No, not the SNP's Yes to Independence campaign on Friday, but the Claim of Right Declaration of Sovereignty in 1989. I've been knocking around Scottish politics longer than is good for me, and I couldn't help comparing the text of the SNP's declaration with the one I saw signed back in the day.

Friday's Declaration of Independence read as follows: "I believe that it is fundamentally better for us all if decisions about Scotland's future are taken by the people who care most about Scotland, that is by the people of Scotland."

Roll back nearly a quarter of a century and the Claim of Right affirmed "the sovereign right of the Scottish people to determine the form of government best suited to their needs and [the undersigned] do hereby declare and pledge that in all our actions their interests shall be paramount".

No, they're not identical – the language is different, but the spirit is very much the same. They are both assertions of the sovereign right of a people to determine their future. And it is quite difficult to disagree with either proposition. Though, of course, the SNP did boycott the Claim of Right, which was signed by all of Labour's Scottish MPs except for Tam Dalyell.

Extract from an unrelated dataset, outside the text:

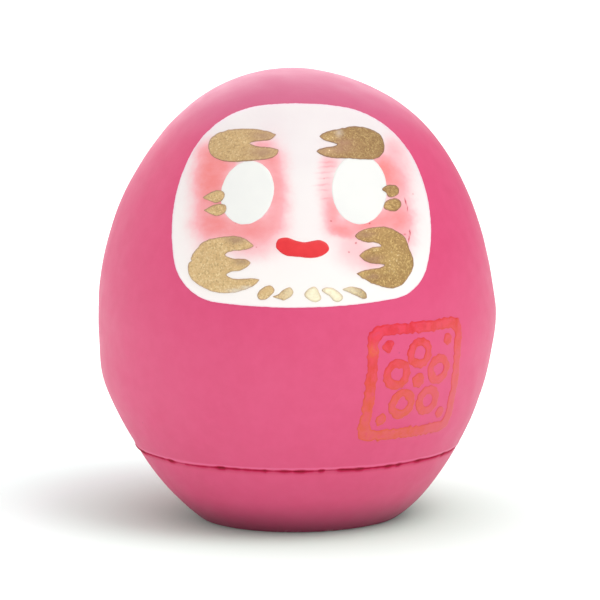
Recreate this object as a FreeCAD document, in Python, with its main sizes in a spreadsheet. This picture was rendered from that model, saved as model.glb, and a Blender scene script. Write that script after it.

The former, of course, says that "all decisions" should be taken in Scotland by Scots, but not even the SNP believes that is possible any more. Under their plan for independence the Bank of England would still be taking some of the most important decisions of all – interest rates and monetary policy. Then there are all those decisions that are taken in Brussels by the European Union, which, if it survives, may by 2014 be a federal body imposing common fiscal policies across European countries. No nation is an island any more and self-determination is very much diminished by international treaties and economic relations.

I'm not just trying to make clever debating points here. Lots of people who do not believe in independence could sign the SNP's declaration, just as Unionists could sign the Claim of Right. I agree that all decisions should be taken where possible in Scotland by Scots. But this does not mean I'm a signed and sealed Nationalist. Many decisions will still have to be taken jointly with England and this implies, to me, a form of federalism.

The Nationalists seem fairly relaxed about this – they say they want to create a network of support that goes beyond party and is rooted in the community. Fair enough. But if everyone is allowed into this broad church, isn't there a risk that it will mean all things to all men?

The SNP is not proposing to put together a draft constitution for an independent Scotland.

The SNP say that it will be up to the government elected to Holyrood in 2016 to decide what independence is going to look like in practice. The SNP confidently expect it will be them, but what if a non-nationalist coalition wins that election? What exactly would an incoming Labour-Liberal Democrat coalition Holyrood in 2016 make of it all?

Well, based on the Independence Declaration, First Minister Johann Lamont might say: "The referendum commits us to nothing specific – like the Claim of Right, it is vague. Scotland is already nation with its own parliament, all parties agree on keeping the Monarchy and the pound. We believe the Scottish people wish to see maximum possible economic powers devolved to Holyrood. We call this 'Independence in the UK', as it was once so described by Donald Dewar."